* **DIRECTIONS FOR THIS TASK**: Beginning with the first line below, please repeat the material exactly, ending with the line that includes "least_corner_radius = 0.05".

* **INFORMATION SHOWN**:
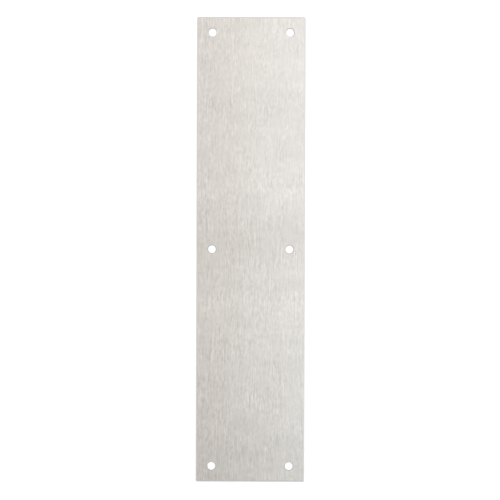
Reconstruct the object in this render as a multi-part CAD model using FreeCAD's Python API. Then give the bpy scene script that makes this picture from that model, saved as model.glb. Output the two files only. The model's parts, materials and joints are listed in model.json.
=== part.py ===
import FreeCAD, Part
import math
import os

# Door finger plate: one flat stainless steel plate, fixed to a door where hands push it.
# Lengths are in millimetres and angles in degrees.
# The plate lies on its back. The origin is the centre of the back face, +X runs across the
# width, +Y runs along the length, and +Z points out of the front face.

# Blank: 3 1/2 in by 15 in, cut from 0.050 in sheet
plate_width = 88.9
plate_length = 381.0
plate_thickness = 1.27
corner_radius = 1.2

# Edges: a bevel all round the front, and a slight break where shearing left the back sharp
bevel_width = 0.8
bevel_depth = 0.45
back_break = 0.12

# Screw holes, in the No. 6 size: rows up the length and columns across the width. Each margin
# runs from an edge of the plate to the nearest hole's axis.
hole_rows = 3
hole_columns = 2
side_margin = 12.7
end_margin = 12.7
screw_hole_diameter = 6.5

# Countersink: its included angle, and how far its mouth stands out round the hole
countersink_angle = 82.0
countersink_rim = 0.4

# How far a cutting tool runs past the face that it cuts through
tool_overrun = 1.0

# The smallest radius that a bevelled corner can keep at the front face
least_corner_radius = 0.05


def outline(inset, height):
    """Rectangle with round corners, drawn inside the blank's edge by an even inset."""
    half_width = plate_width / 2 - inset
    half_length = plate_length / 2 - inset
    radius = max(corner_radius - inset, least_corner_radius)
    edges = []
    for quarter in range(4):
        turn = FreeCAD.Rotation(FreeCAD.Vector(0, 0, 1), 90 * quarter)
        reach_x, reach_y = (half_width, half_length) if quarter % 2 == 0 else (half_length, half_width)
        side_start = turn.multVec(FreeCAD.Vector(reach_x, radius - reach_y, height))
        side_end = turn.multVec(FreeCAD.Vector(reach_x, reach_y - radius, height))
        diagonal = radius * (1 - math.sqrt(0.5))
        arc_middle = turn.multVec(FreeCAD.Vector(reach_x - diagonal, reach_y - diagonal, height))
        arc_end = turn.multVec(FreeCAD.Vector(reach_x - radius, reach_y, height))
        edges.append(Part.LineSegment(side_start, side_end).toShape())
        edges.append(Part.Arc(side_end, arc_middle, arc_end).toShape())
    return Part.Wire(edges)


def bevelled_blank():
    """The plate before drilling: a back break, a square edge and a front bevel, one above the other."""
    sections = [
        outline(back_break, 0),
        outline(0, back_break),
        outline(0, plate_thickness - bevel_depth),
        outline(bevel_width, plate_thickness),
    ]
    return Part.makeLoft(sections, True, True)


def countersink_tool():
    """The turned shape of a drill and its countersink, entering from the front along Z."""
    slope = math.tan(math.radians(countersink_angle / 2))
    hole_radius = screw_hole_diameter / 2
    mouth_radius = hole_radius + countersink_rim
    cone_start = plate_thickness - countersink_rim / slope
    top = plate_thickness + tool_overrun
    profile = Part.makePolygon([
        FreeCAD.Vector(0, 0, -tool_overrun),
        FreeCAD.Vector(hole_radius, 0, -tool_overrun),
        FreeCAD.Vector(hole_radius, 0, cone_start),
        FreeCAD.Vector(mouth_radius + tool_overrun * slope, 0, top),
        FreeCAD.Vector(0, 0, top),
        FreeCAD.Vector(0, 0, -tool_overrun),
    ])
    axis_foot = FreeCAD.Vector(0, 0, 0)
    axis = FreeCAD.Vector(0, 0, 1)
    return Part.Face(profile).revolve(axis_foot, axis, 360)


def evenly_spread(count, margin, size):
    """Places along one side of the plate, from one margin to the other, about its centre."""
    if count == 1:
        return [0.0]
    first = margin - size / 2
    pitch = (size - 2 * margin) / (count - 1)
    return [first + pitch * index for index in range(count)]


def drilled(blank):
    """The blank with a countersunk hole at each place of the grid."""
    tool = countersink_tool()
    tools = []
    for x in evenly_spread(hole_columns, side_margin, plate_width):
        for y in evenly_spread(hole_rows, end_margin, plate_length):
            tools.append(tool.translated(FreeCAD.Vector(x, y, 0)))
    return blank.cut(Part.makeCompound(tools))


finger_plate = drilled(bevelled_blank()).Solids[0]

os.makedirs("parts", exist_ok=True)
finger_plate.exportStep("parts/finger_plate.step")
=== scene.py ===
# %% [markdown]
# # A satin stainless finger plate
#
# A finger plate is a strip of sheet metal fixed to a door where hands push it. This one is blanked
# from thin stainless sheet, bevelled round its front edge, drilled and countersunk in six places,
# and brushed along its length with an abrasive belt. The shape is simple, so the finish is what the
# eye reads: a pale warm grey with fine streaks that all run one way.
#
# The construction model already has the true sizes. This lesson loads it, measures it, makes a finer
# mesh of the same shape, and gives each surface the finish that its own machining would leave.

# %% Load the construction model
import json
import math

import bmesh
import bpy
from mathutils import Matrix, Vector


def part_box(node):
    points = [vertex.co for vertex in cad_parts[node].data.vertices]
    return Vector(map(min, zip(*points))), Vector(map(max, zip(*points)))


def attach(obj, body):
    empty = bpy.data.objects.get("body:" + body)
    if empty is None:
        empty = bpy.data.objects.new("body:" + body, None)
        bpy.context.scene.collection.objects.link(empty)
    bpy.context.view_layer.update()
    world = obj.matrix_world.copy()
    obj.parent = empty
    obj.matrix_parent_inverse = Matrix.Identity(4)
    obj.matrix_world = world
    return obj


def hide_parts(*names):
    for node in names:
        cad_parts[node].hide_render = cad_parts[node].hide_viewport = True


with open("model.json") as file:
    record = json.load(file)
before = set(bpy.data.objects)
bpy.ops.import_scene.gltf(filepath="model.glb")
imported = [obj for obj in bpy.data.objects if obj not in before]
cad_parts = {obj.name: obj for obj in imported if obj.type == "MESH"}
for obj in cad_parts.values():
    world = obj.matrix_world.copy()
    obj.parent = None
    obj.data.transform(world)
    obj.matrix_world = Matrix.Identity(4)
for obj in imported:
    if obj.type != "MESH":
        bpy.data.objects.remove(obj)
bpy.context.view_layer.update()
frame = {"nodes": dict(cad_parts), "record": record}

MM = 0.001
CUBIC_CM = 1e-6

# %% [markdown]
# ## Measure the part instead of typing its sizes again
#
# Every size that the finer mesh needs can be read from the loaded model: the box gives the outline,
# the corners that lie on the front face give the bevel and the countersinks, and the record gives
# the screw holes. If the construction model changes, this mesh follows it.

# %% Read the sizes from the model
NODE = "finger_plate"
TOUCH = 0.002 * MM
HOLE_SURROUND = 3
low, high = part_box(NODE)
corners = [vertex.co for vertex in frame["nodes"][NODE].data.vertices]
half_width = high.x
half_length = high.y
front_z = high.z

on_front = [point for point in corners if front_z - point.z < TOUCH]
on_back = [point for point in corners if point.z - low.z < TOUCH]
on_side = [point for point in corners if half_width - point.x < TOUCH]
bevel_width = half_width - max(point.x for point in on_front)
back_break = half_width - max(point.x for point in on_back)
bevel_foot_z = max(point.z for point in on_side)
corner_radius = half_length - max(point.y for point in on_side)

mounts = {mount["name"]: mount for mount in frame["record"]["mounts"]}
hole_grid = mounts["corner_screws"]["dims"]
hole_radius = hole_grid["hole_r_mm"] * MM
column_x = hole_grid["spacing_x_mm"] * MM / 2
row_y = hole_grid["spacing_y_mm"] * MM / 2
hole_centres = [(x, y) for x in (-column_x, column_x) for y in (-row_y, 0, row_y)]

near_hole = HOLE_SURROUND * hole_radius
first_hole = Vector((column_x, row_y))
round_hole = [point for point in corners if (point.xy - first_hole).length < near_hole]
at_mouth = [point for point in round_hole if front_z - point.z < TOUCH]
mouth_radius = max((point.xy - first_hole).length for point in at_mouth)
on_bore = [point for point in round_hole if (point.xy - first_hole).length < hole_radius + TOUCH]
cone_foot_z = max(point.z for point in on_bore)
print(f"bevel {bevel_width / MM:.2f} mm wide, {(front_z - bevel_foot_z) / MM:.2f} mm deep")
print(f"corner radius {corner_radius / MM:.2f} mm, back break {back_break / MM:.2f} mm")
print(f"hole {2 * hole_radius / MM:.2f} mm across, its mouth {2 * mouth_radius / MM:.2f} mm")
print(f"straight wall below the cone {cone_foot_z / MM:.2f} mm")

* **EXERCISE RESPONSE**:
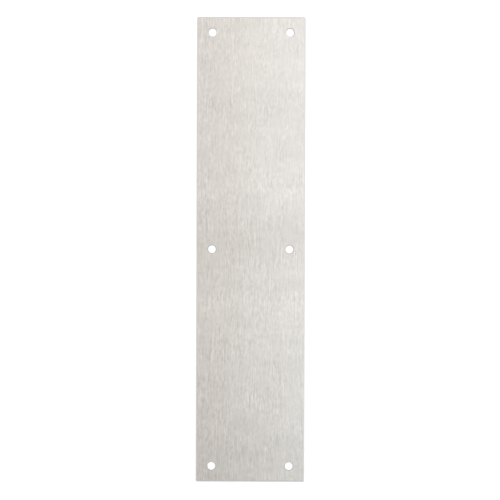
Reconstruct the object in this render as a multi-part CAD model using FreeCAD's Python API. Then give the bpy scene script that makes this picture from that model, saved as model.glb. Output the two files only. The model's parts, materials and joints are listed in model.json.
=== part.py ===
import FreeCAD, Part
import math
import os

# Door finger plate: one flat stainless steel plate, fixed to a door where hands push it.
# Lengths are in millimetres and angles in degrees.
# The plate lies on its back. The origin is the centre of the back face, +X runs across the
# width, +Y runs along the length, and +Z points out of the front face.

# Blank: 3 1/2 in by 15 in, cut from 0.050 in sheet
plate_width = 88.9
plate_length = 381.0
plate_thickness = 1.27
corner_radius = 1.2

# Edges: a bevel all round the front, and a slight break where shearing left the back sharp
bevel_width = 0.8
bevel_depth = 0.45
back_break = 0.12

# Screw holes, in the No. 6 size: rows up the length and columns across the width. Each margin
# runs from an edge of the plate to the nearest hole's axis.
hole_rows = 3
hole_columns = 2
side_margin = 12.7
end_margin = 12.7
screw_hole_diameter = 6.5

# Countersink: its included angle, and how far its mouth stands out round the hole
countersink_angle = 82.0
countersink_rim = 0.4

# How far a cutting tool runs past the face that it cuts through
tool_overrun = 1.0

# The smallest radius that a bevelled corner can keep at the front face
least_corner_radius = 0.05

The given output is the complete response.